Leave-Taking

British infantry sergeant Harry Neale says goodbye to his 10-year-old daughter Lucy, April 4, 1917:

At about six o’clock in the evening, my father called me in and said he’d got to go back to Kidderminster, back to barracks. ‘Will you walk with me a little way, just up the hill, will you come with me?’ Of course I would. He said goodbye to my mother, who was crying, and we went off down the road and then up this long hill. It was a ten-minute walk, I suppose, but we didn’t hurry, we just walked slowly up the hill and I really can’t remember what we talked about. I held on to his hand so tight, and when we got to the top, he said, ‘I won’t take you any further, you must go back now, and I’ll stand here and watch you until you’re out of sight,’ and he put his arms round me and held me so close to him; I remember feeling how rough that khaki uniform was.

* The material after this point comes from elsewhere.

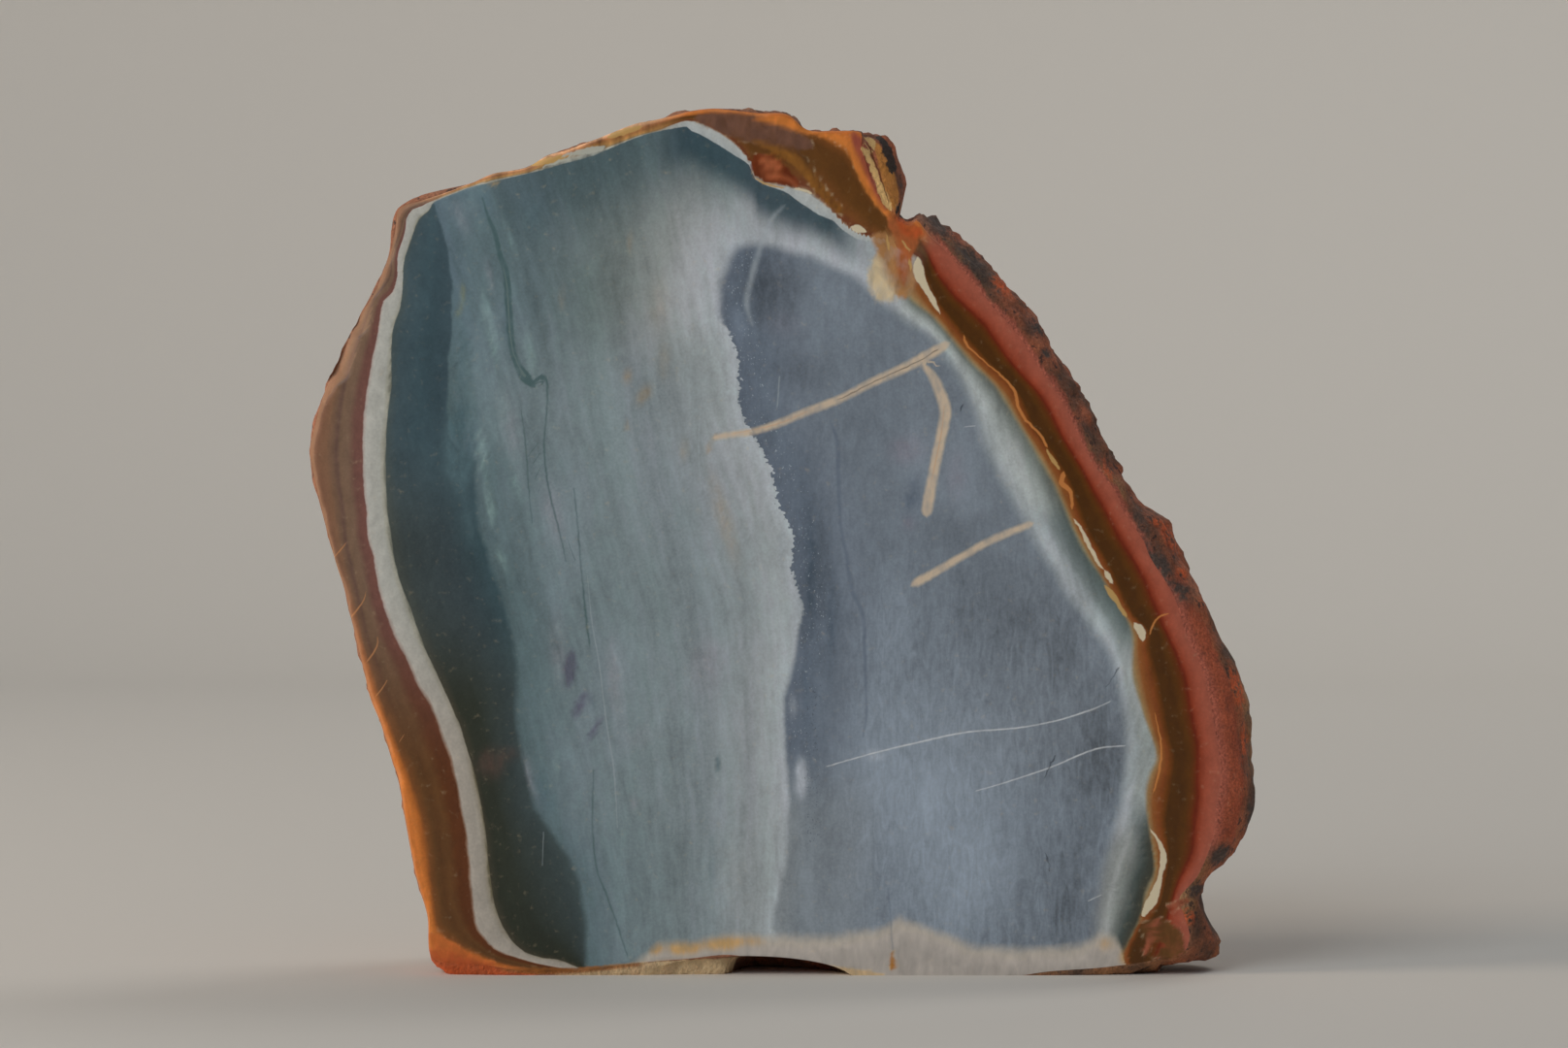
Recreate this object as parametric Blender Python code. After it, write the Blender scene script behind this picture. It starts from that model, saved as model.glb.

‘You must go now, wave to me at the bottom, won’t you?’ I went, I left him standing there and I went down the hill and I kept looking back and waving and he was still there, just standing there. I got to the bottom and then I’d got to turn off to go to where we lived, so I stopped and waved to him and he gestured as much as to say, ‘Go on, you must go home now,’ ever so gently gestured and then he waved and he was still waving when I went, and that was the last time I ever saw him.

Badly wounded in battle, he died of dysentery in East Africa that October.